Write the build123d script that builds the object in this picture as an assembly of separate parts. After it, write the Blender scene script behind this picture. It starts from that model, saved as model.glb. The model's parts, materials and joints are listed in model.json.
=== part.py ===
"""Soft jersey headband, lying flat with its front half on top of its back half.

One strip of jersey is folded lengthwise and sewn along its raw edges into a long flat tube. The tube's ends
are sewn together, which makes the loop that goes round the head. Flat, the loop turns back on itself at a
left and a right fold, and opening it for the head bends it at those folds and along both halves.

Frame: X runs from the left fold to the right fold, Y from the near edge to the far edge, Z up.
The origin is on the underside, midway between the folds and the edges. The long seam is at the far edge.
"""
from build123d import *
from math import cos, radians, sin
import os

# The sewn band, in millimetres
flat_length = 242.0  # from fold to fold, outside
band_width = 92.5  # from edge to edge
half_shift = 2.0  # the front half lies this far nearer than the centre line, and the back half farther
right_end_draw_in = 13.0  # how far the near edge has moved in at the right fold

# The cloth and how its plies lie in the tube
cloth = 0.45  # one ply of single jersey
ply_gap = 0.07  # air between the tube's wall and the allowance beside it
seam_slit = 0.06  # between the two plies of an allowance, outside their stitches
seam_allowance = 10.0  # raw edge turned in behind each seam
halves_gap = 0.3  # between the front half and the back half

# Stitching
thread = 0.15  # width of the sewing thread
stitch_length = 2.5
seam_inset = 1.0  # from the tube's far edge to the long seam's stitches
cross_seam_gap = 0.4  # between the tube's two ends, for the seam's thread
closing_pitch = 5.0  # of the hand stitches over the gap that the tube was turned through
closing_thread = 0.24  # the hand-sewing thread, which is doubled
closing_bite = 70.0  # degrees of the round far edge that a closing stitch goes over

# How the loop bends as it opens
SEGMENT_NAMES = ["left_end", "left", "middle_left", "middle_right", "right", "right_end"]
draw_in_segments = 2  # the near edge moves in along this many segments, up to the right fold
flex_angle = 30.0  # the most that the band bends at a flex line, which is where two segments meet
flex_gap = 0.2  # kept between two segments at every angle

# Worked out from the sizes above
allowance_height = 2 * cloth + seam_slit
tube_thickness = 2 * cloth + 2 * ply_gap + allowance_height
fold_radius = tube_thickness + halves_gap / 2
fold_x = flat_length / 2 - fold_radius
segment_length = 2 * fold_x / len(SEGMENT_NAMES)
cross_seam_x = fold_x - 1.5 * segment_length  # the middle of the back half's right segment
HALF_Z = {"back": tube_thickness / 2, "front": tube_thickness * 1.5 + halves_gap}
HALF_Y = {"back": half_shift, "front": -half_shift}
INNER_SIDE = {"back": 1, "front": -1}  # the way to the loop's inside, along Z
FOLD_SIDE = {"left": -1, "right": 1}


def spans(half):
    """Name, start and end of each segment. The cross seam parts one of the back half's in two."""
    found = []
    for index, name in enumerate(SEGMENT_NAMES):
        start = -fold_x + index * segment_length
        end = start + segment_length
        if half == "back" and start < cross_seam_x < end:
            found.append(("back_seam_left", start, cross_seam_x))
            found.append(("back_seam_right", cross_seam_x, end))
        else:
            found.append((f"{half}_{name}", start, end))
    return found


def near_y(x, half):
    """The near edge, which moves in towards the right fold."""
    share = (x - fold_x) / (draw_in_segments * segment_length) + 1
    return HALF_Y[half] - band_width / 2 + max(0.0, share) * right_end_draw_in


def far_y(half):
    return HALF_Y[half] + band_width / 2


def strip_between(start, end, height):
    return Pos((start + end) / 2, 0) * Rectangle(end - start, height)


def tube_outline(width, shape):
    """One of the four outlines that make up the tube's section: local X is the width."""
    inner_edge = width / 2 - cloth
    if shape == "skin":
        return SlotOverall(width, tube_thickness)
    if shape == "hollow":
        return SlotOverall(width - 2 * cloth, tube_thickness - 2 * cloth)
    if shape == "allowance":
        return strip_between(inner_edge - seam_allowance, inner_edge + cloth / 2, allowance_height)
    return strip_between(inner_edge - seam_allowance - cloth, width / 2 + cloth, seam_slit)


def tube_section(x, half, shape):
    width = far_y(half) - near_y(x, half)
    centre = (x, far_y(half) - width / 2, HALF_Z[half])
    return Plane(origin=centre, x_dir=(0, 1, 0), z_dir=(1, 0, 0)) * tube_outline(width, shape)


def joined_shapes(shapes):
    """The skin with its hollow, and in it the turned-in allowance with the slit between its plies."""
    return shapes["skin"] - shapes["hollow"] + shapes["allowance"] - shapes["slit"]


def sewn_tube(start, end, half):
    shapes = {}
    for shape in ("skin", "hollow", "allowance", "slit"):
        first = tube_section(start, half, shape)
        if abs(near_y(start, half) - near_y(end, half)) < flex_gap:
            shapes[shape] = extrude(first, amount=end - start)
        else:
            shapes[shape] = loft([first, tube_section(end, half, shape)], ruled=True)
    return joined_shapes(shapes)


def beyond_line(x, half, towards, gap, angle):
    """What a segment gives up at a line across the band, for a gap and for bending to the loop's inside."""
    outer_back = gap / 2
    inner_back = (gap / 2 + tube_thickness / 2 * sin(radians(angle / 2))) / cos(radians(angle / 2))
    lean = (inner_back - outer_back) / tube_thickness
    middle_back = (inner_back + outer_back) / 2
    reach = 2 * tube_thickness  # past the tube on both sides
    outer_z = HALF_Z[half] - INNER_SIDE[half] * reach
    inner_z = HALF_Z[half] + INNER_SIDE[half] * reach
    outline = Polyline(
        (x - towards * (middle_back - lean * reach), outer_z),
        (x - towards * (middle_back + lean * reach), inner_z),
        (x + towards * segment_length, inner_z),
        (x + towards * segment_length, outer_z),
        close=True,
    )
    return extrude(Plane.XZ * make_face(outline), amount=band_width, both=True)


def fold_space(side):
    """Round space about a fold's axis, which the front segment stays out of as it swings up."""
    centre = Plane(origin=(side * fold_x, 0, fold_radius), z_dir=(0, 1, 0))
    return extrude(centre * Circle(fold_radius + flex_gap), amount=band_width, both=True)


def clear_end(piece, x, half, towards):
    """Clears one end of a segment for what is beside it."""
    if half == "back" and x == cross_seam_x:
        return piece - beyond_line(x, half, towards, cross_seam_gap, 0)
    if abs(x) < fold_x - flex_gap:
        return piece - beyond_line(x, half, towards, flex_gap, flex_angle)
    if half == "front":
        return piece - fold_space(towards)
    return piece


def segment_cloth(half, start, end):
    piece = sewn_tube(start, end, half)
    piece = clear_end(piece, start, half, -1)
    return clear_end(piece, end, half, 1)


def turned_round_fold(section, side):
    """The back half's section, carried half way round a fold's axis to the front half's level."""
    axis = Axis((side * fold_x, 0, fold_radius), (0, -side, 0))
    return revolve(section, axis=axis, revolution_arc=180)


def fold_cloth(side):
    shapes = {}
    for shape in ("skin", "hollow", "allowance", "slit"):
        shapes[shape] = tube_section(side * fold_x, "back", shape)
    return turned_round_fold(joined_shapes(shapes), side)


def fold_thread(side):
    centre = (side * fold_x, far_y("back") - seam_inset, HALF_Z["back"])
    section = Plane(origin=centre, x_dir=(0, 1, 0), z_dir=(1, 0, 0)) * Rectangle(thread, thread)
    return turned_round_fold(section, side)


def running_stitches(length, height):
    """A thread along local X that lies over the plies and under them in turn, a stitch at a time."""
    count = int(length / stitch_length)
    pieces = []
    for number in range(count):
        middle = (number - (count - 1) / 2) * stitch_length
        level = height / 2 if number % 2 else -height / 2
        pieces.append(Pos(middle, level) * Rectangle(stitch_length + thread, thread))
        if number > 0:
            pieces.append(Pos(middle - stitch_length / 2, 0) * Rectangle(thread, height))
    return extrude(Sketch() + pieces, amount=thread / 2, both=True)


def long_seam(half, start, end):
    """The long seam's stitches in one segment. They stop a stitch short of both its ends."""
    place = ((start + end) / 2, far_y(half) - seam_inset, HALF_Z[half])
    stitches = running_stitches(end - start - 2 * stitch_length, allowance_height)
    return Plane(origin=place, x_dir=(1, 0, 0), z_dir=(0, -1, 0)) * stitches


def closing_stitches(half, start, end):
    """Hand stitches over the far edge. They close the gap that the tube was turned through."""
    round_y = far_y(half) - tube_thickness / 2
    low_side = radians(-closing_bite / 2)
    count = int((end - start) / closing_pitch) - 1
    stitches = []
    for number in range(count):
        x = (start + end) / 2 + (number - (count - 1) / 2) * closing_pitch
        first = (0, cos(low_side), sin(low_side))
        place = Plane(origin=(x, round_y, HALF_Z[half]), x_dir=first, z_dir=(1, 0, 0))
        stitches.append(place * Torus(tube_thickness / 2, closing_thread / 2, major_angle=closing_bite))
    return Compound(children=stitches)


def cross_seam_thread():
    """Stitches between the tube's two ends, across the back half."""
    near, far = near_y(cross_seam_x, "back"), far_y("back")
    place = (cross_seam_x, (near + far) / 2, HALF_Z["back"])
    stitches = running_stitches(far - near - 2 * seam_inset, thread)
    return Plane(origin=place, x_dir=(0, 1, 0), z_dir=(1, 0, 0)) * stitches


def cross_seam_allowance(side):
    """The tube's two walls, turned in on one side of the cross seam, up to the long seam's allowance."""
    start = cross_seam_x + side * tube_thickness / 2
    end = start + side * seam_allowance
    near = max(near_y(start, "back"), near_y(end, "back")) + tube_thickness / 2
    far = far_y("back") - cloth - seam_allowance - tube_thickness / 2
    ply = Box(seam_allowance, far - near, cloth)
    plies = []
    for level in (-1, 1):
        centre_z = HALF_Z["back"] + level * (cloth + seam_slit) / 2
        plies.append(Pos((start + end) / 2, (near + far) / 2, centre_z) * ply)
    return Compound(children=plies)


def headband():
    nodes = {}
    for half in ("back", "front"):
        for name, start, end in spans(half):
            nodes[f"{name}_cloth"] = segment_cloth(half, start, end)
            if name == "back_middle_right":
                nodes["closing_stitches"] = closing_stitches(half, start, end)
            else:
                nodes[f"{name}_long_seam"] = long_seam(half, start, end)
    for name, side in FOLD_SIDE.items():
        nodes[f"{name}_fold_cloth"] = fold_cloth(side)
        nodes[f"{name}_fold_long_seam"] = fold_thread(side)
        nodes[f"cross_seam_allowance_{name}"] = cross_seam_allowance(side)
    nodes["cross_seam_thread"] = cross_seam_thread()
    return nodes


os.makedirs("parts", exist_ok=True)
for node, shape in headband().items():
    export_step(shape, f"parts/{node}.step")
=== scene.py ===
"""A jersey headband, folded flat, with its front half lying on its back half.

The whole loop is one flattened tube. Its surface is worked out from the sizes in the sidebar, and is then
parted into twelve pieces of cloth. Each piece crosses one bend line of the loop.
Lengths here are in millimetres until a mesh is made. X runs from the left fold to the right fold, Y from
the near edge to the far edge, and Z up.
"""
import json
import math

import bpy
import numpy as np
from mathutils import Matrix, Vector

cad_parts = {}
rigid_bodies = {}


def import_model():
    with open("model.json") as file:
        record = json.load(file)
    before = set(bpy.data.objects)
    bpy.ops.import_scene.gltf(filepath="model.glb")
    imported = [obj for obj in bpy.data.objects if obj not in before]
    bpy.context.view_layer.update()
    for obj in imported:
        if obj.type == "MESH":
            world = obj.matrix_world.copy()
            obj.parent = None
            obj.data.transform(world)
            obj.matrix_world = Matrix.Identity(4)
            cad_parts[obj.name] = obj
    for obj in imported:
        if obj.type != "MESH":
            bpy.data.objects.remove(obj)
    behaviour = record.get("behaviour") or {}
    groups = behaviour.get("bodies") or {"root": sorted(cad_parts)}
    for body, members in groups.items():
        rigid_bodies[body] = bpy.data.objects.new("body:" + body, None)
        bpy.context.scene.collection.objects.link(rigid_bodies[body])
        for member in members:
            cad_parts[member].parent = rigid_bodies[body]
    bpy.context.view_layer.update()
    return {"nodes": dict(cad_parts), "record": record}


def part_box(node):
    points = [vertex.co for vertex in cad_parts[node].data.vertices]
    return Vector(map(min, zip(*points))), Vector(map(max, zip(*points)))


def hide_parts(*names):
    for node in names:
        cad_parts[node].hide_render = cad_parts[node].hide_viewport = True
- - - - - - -
-- Instructions for the task --
Extract the lines from the line with "plies.append(Pos((start + end)" to the line with "obj.data.transform(world)", inclusive, reproducing them exactly and leaving out every other line.

-- Full solution --
        plies.append(Pos((start + end) / 2, (near + far) / 2, centre_z) * ply)
    return Compound(children=plies)


def headband():
    nodes = {}
    for half in ("back", "front"):
        for name, start, end in spans(half):
            nodes[f"{name}_cloth"] = segment_cloth(half, start, end)
            if name == "back_middle_right":
                nodes["closing_stitches"] = closing_stitches(half, start, end)
            else:
                nodes[f"{name}_long_seam"] = long_seam(half, start, end)
    for name, side in FOLD_SIDE.items():
        nodes[f"{name}_fold_cloth"] = fold_cloth(side)
        nodes[f"{name}_fold_long_seam"] = fold_thread(side)
        nodes[f"cross_seam_allowance_{name}"] = cross_seam_allowance(side)
    nodes["cross_seam_thread"] = cross_seam_thread()
    return nodes


os.makedirs("parts", exist_ok=True)
for node, shape in headband().items():
    export_step(shape, f"parts/{node}.step")
=== scene.py ===
"""A jersey headband, folded flat, with its front half lying on its back half.

The whole loop is one flattened tube. Its surface is worked out from the sizes in the sidebar, and is then
parted into twelve pieces of cloth. Each piece crosses one bend line of the loop.
Lengths here are in millimetres until a mesh is made. X runs from the left fold to the right fold, Y from
the near edge to the far edge, and Z up.
"""
import json
import math

import bpy
import numpy as np
from mathutils import Matrix, Vector

cad_parts = {}
rigid_bodies = {}


def import_model():
    with open("model.json") as file:
        record = json.load(file)
    before = set(bpy.data.objects)
    bpy.ops.import_scene.gltf(filepath="model.glb")
    imported = [obj for obj in bpy.data.objects if obj not in before]
    bpy.context.view_layer.update()
    for obj in imported:
        if obj.type == "MESH":
            world = obj.matrix_world.copy()
            obj.parent = None
            obj.data.transform(world)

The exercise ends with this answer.